The Value of Identifying Detractors and What to Do Once You’ve Found Them

September 16, 2025

In the world of SaaS, customer loyalty is everything. A strong product and clever marketing may attract users, but it’s loyalty that sustains recurring revenue. That’s why metrics like Net Promoter Score (NPS) are so widely used: they provide a clear signal of how customers feel about your product. But the real power of NPS lies not in the promoters—it lies in identifying and acting on your detractors.

Detractors, the customers who rate your product 0–6 on the NPS scale, are more than just unhappy users. They represent early warning signs of churn, potential damage to your brand reputation, and lost revenue opportunities. This article explores why identifying detractors is so valuable for SaaS companies and outlines practical steps you can take once you’ve found them.

What Are NPS Detractors?

Net Promoter Score categorizes respondents into three groups:

  • Promoters (9–10): Loyal enthusiasts who are likely to recommend your product.

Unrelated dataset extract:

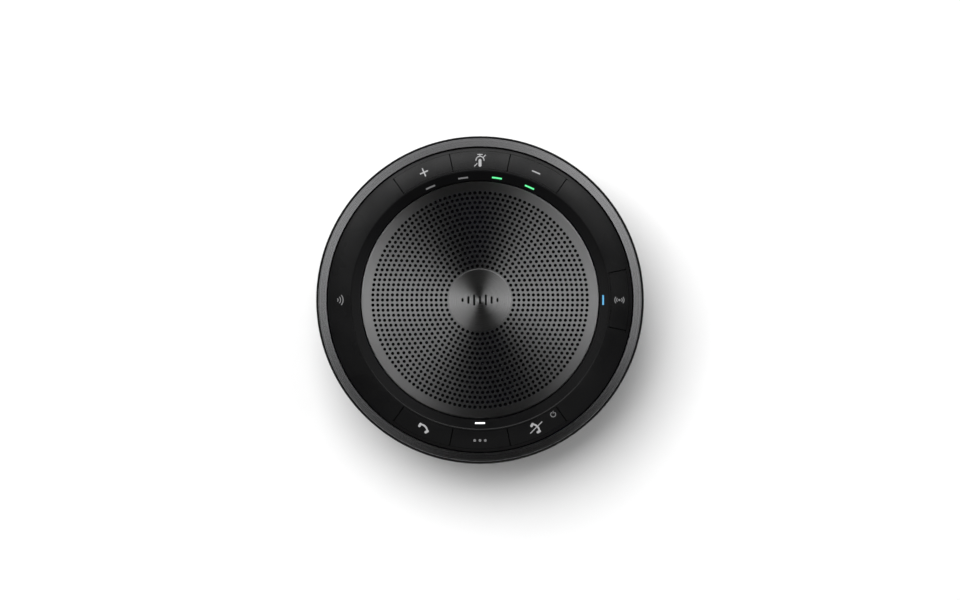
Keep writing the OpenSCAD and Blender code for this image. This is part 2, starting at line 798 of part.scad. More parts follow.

  • Passives (7–8): Satisfied but indifferent customers who could switch to a competitor.

  • Detractors (0–6): Unhappy customers who are at risk of churn and may share negative experiences.

Detractors are particularly important to SaaS businesses because their dissatisfaction directly impacts retention and growth. While promoters help spread the word and drive expansion, detractors silently erode your revenue base.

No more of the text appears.